I conserve water in my household as much as humanly possible. We do not use the dishwasher. I wash dishes by hand, and use a basin to rinse them after washing. The basin is then poured under my trees or on flowerbeds, depending on what is the driest. In winter, I shovel sow onto my perennial flowerbeds & move it under the trees. I’m big on using grey water instead of wasting it.
IF I was in a drought situation as you are there in Africa, I would put the plug in my bathtub when I shower & I would use that water on lawns and/or to wash the vehicle (I don’t drive, though, so no vehicle to wash).

I personally feel that all new houses SHOULD be build with grey water tanks — so that the water you shower in or that you use in the kitchen to wash vegetables or wash dishes can be reused to flush the toilet or water the lawn & gardens or be used to wash the car. I have never understood why we are using good clean drinkable water to flush the toilet (but I don’t have a choice, it’s how houses are built, unfortunately).

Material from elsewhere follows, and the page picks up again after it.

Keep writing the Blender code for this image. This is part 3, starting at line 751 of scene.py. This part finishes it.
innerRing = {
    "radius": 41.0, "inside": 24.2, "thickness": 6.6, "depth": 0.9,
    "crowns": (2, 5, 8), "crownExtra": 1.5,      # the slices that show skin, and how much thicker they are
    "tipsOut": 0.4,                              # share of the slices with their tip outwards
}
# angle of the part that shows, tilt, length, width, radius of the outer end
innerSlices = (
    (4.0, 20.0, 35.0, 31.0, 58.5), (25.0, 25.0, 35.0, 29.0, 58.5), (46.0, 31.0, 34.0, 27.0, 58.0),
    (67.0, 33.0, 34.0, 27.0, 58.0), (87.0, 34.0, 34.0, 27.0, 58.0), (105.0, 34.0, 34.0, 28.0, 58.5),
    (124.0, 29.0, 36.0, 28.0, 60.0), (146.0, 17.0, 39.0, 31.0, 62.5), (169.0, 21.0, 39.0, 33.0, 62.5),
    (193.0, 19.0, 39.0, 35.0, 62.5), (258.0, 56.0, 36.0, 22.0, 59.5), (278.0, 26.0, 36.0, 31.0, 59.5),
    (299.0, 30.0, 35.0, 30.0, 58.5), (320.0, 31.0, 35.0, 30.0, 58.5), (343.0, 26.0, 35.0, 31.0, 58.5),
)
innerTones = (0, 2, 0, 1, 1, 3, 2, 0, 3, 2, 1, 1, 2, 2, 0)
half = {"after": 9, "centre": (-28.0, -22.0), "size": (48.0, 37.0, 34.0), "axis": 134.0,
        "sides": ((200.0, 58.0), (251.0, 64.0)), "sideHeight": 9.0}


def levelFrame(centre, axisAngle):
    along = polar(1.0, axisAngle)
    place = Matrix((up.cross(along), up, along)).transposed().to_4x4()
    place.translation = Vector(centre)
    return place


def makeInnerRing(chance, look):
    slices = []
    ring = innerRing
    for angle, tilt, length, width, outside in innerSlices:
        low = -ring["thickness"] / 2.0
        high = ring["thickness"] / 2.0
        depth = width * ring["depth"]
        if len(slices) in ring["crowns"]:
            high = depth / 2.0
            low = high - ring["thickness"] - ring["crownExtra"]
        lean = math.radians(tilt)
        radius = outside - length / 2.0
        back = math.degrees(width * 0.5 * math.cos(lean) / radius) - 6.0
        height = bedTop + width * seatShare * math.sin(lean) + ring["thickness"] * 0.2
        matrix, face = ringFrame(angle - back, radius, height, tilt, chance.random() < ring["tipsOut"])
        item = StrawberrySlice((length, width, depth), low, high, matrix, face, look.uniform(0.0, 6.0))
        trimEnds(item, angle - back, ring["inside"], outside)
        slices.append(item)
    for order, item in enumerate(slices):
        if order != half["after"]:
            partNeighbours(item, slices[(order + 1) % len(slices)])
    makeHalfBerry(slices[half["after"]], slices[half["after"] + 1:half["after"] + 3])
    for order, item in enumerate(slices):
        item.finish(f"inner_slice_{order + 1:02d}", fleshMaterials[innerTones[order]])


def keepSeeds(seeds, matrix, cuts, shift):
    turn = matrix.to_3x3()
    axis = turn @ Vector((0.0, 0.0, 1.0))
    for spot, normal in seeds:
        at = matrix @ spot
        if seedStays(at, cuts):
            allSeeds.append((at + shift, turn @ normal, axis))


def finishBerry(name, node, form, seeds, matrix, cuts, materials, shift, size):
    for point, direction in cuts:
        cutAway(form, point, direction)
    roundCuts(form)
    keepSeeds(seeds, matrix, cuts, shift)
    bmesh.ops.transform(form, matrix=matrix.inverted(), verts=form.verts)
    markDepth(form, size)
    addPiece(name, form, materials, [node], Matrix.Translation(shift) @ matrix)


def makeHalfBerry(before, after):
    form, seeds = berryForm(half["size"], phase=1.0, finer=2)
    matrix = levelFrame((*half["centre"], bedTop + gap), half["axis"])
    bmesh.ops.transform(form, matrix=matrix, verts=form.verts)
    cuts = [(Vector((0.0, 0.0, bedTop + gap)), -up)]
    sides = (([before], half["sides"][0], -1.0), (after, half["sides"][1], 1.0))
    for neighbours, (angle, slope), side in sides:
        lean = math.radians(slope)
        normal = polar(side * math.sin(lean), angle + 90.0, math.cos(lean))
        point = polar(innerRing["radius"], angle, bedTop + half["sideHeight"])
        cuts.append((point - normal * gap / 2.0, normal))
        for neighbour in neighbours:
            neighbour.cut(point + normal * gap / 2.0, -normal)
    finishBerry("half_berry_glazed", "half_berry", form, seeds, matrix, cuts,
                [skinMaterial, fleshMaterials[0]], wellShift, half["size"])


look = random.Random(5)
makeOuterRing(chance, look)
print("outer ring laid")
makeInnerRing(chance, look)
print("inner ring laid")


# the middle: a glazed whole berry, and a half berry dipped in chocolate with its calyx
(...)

I hope for you all to get some direly needed precipitation & get those reservoirs filled! I was reading something recently about India or Pakistan having come up with a way to treat sea water to remove the salt then make it into drinkable water, and they’re having great success with it. I think it would be an expensive proposition BUT it would solve so many issues, from empty reservoirs to solving rising sea levels due to climate change… just a thought, looking to the future, since those are the big issues South Africa are facing right now. Cheers!”

Let us all work together, visitors and residents together – SAVE WATER!